La Porte Ouverte was recorded by Timo van Luijk, Andrew Chalk and Tom James Scott and was cut by Noel Summerville at 33/45 in London.
Available in a standard only edition and cut at 45 RPM for higher fidelity.
350 copies pressed.
Sleeve is printed in reverse board with poly-lined inner sleeve.
Any orders are always shipped vinyl out of main sleeve to prevent seam ripping.

'An open door...
an exit... an entrance...
a new horizon
we never know where we are...
as long as the door remains open
there will be light...'

www.farawaypress.info


"Few musical artists have explored the notion of quietness as a virtue — and, let’s face it, as a reaction to the fetishization of high volumes in rock music — with as much rigor as Andrew Chalk and Timo van Luijk do in their Elodie duo. Performing live in about 2012 or so, opening for Eyvind Kang and Jessika Kenney, they held the audience in rapt silence, Chalk gently — barely — caressing the strings of his acoustic guitar and van Luijk only occasionally whistling with unbelievable restraint into his flute, was remarkable. Not to mention bold. It’s a potentially risky approach, but the control van Luijk and Chalk have in their interactions (not to mention their musical skill) means they have consistently been able to evince new forms of minimalism.
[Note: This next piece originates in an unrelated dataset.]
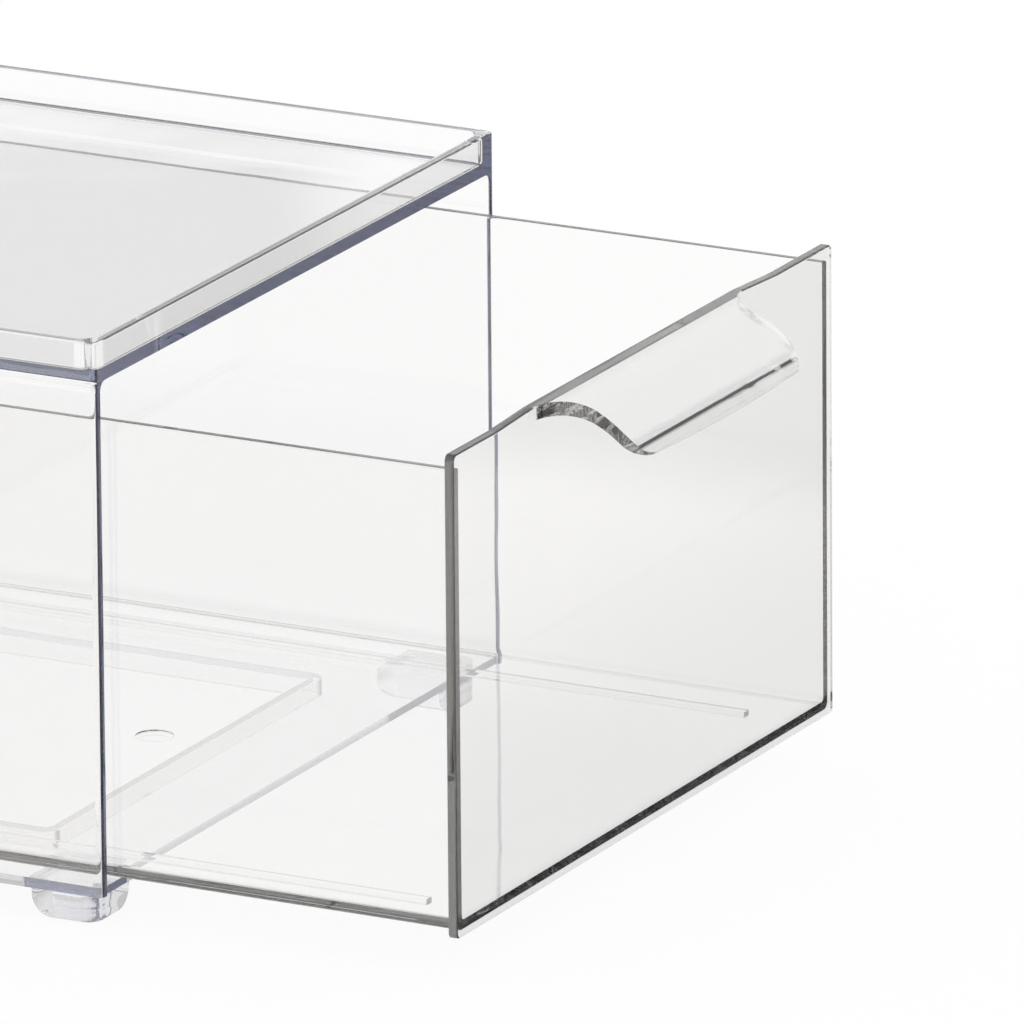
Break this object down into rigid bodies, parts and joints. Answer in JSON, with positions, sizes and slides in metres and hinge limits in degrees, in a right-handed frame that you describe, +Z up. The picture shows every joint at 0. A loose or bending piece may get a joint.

For La Porte Ouverte, originally issued in 2016 on cassette, the duo is joined by Liberez pianist Tom James Scott, and his keys, added to subtly applied textures from other instruments, lead to a slight change in the overall aesthetic of Elodie. There was always a difference between Elodie live and their studio output, but on this album they shake off the shackles of lowercase altogether, removing the constraints of that genre’s formalism and delving into a delicate, moonlit realm somewhere between barroom jazz and modern minimalism.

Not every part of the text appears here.